**Short problem**
Return, exactly as written, every line from the first line of the data below through the line that contains "const STEPS_ROUND = 72;".

**Data block**

--- Start ---

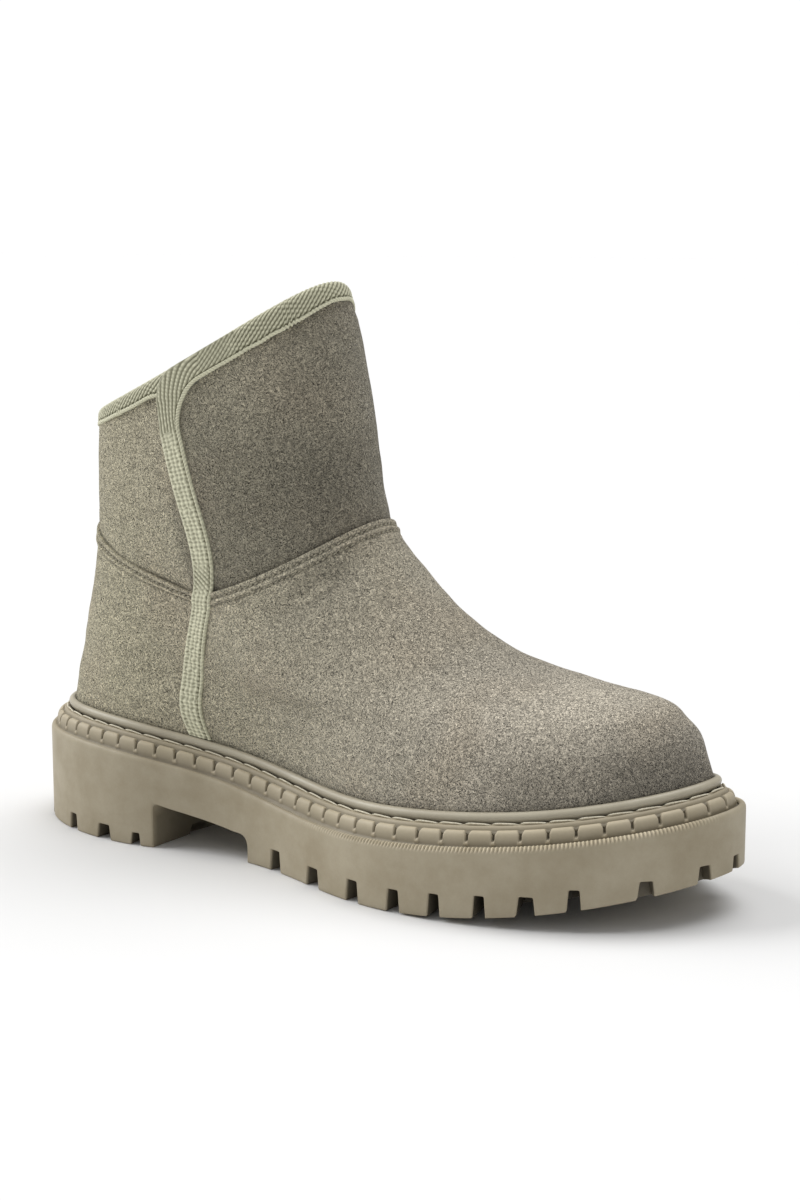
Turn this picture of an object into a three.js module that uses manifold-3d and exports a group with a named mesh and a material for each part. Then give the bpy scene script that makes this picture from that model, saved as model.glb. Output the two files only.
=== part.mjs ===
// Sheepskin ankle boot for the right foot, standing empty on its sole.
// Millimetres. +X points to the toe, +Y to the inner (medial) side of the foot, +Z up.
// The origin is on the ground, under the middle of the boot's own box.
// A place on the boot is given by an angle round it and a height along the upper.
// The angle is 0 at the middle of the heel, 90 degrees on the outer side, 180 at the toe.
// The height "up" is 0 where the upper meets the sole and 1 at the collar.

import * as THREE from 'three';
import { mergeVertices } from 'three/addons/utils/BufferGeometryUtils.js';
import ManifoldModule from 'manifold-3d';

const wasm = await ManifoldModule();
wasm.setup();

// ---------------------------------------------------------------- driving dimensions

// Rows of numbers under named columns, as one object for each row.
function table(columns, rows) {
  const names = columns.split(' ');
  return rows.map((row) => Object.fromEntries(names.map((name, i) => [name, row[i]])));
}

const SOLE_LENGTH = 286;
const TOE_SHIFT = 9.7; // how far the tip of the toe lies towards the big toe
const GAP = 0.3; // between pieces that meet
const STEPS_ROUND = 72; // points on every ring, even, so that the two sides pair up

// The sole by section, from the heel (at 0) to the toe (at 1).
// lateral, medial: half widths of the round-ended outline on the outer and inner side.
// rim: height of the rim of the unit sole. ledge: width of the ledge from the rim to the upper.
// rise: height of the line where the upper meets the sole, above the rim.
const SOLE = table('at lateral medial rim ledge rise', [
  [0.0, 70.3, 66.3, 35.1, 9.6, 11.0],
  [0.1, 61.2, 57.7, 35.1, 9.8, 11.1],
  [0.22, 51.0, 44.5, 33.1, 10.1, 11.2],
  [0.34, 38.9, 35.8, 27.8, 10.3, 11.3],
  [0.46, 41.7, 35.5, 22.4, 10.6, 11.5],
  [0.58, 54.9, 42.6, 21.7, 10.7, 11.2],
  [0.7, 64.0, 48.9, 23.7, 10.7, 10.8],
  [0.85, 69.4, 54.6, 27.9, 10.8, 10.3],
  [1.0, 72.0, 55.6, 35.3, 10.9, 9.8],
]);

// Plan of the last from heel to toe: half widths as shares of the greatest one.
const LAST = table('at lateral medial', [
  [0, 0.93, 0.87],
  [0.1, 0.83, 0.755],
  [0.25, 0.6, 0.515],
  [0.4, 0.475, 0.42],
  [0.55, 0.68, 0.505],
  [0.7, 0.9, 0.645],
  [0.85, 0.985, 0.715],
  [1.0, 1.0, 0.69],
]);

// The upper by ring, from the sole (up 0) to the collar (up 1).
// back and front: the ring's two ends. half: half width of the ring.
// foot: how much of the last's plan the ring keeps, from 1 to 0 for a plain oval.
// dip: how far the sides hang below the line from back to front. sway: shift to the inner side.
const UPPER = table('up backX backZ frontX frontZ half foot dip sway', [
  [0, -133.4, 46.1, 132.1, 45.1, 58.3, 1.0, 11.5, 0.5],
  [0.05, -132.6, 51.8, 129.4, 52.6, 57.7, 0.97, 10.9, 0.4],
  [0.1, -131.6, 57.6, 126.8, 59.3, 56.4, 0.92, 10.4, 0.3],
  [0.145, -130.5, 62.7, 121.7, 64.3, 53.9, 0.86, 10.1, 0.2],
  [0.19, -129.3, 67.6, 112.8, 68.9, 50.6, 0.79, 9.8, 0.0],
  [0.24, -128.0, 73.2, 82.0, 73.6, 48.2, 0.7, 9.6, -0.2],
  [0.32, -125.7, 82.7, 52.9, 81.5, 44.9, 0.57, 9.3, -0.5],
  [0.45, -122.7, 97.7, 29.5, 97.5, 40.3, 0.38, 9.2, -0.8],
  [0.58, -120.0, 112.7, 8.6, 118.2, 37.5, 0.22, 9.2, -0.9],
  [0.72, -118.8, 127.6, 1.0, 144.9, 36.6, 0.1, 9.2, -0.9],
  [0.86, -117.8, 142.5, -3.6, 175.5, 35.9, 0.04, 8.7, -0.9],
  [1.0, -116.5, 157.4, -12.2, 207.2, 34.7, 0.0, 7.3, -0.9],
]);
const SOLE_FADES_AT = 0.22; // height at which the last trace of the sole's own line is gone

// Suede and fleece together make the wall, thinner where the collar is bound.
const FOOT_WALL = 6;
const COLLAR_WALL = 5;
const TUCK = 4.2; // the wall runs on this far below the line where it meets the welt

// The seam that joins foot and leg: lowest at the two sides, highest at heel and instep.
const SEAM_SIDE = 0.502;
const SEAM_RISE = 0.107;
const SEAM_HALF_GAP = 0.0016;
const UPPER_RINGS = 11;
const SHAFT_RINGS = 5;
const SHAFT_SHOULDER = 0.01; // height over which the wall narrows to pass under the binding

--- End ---

**Expected answer**
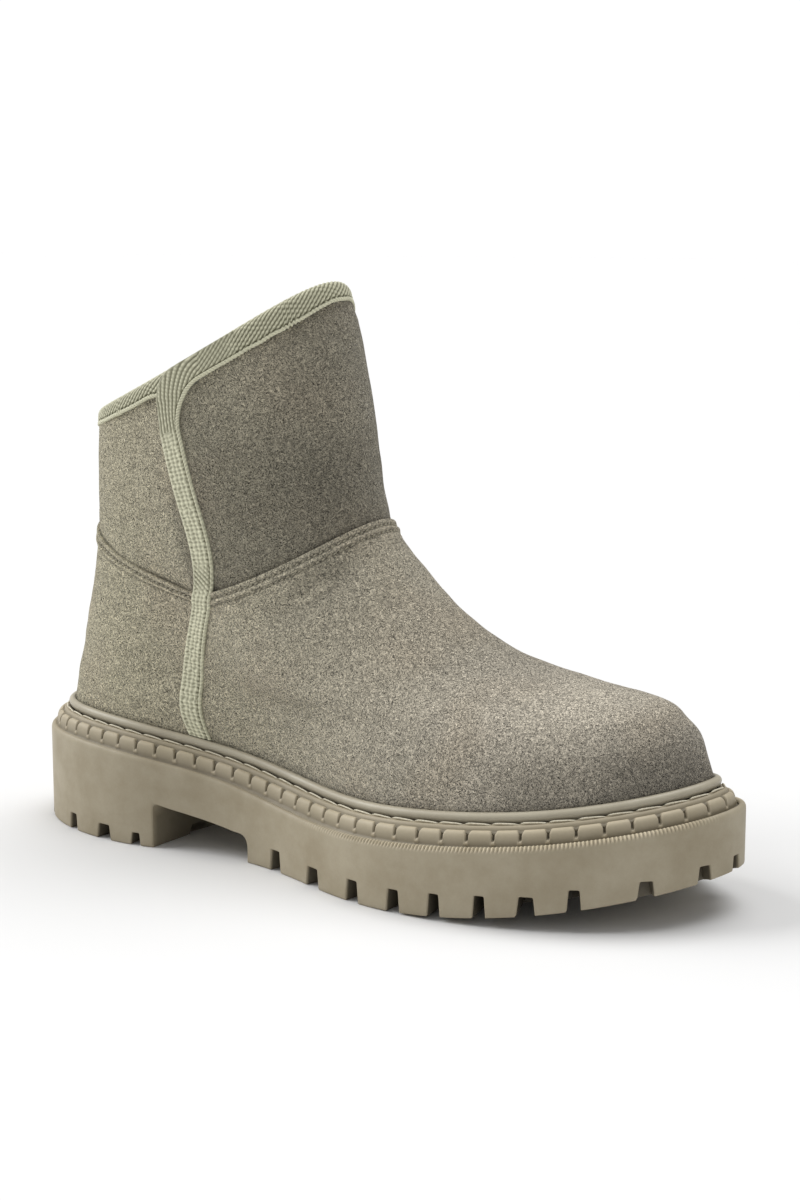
Turn this picture of an object into a three.js module that uses manifold-3d and exports a group with a named mesh and a material for each part. Then give the bpy scene script that makes this picture from that model, saved as model.glb. Output the two files only.
=== part.mjs ===
// Sheepskin ankle boot for the right foot, standing empty on its sole.
// Millimetres. +X points to the toe, +Y to the inner (medial) side of the foot, +Z up.
// The origin is on the ground, under the middle of the boot's own box.
// A place on the boot is given by an angle round it and a height along the upper.
// The angle is 0 at the middle of the heel, 90 degrees on the outer side, 180 at the toe.
// The height "up" is 0 where the upper meets the sole and 1 at the collar.

import * as THREE from 'three';
import { mergeVertices } from 'three/addons/utils/BufferGeometryUtils.js';
import ManifoldModule from 'manifold-3d';

const wasm = await ManifoldModule();
wasm.setup();

// ---------------------------------------------------------------- driving dimensions

// Rows of numbers under named columns, as one object for each row.
function table(columns, rows) {
  const names = columns.split(' ');
  return rows.map((row) => Object.fromEntries(names.map((name, i) => [name, row[i]])));
}

const SOLE_LENGTH = 286;
const TOE_SHIFT = 9.7; // how far the tip of the toe lies towards the big toe
const GAP = 0.3; // between pieces that meet
const STEPS_ROUND = 72; // points on every ring, even, so that the two sides pair up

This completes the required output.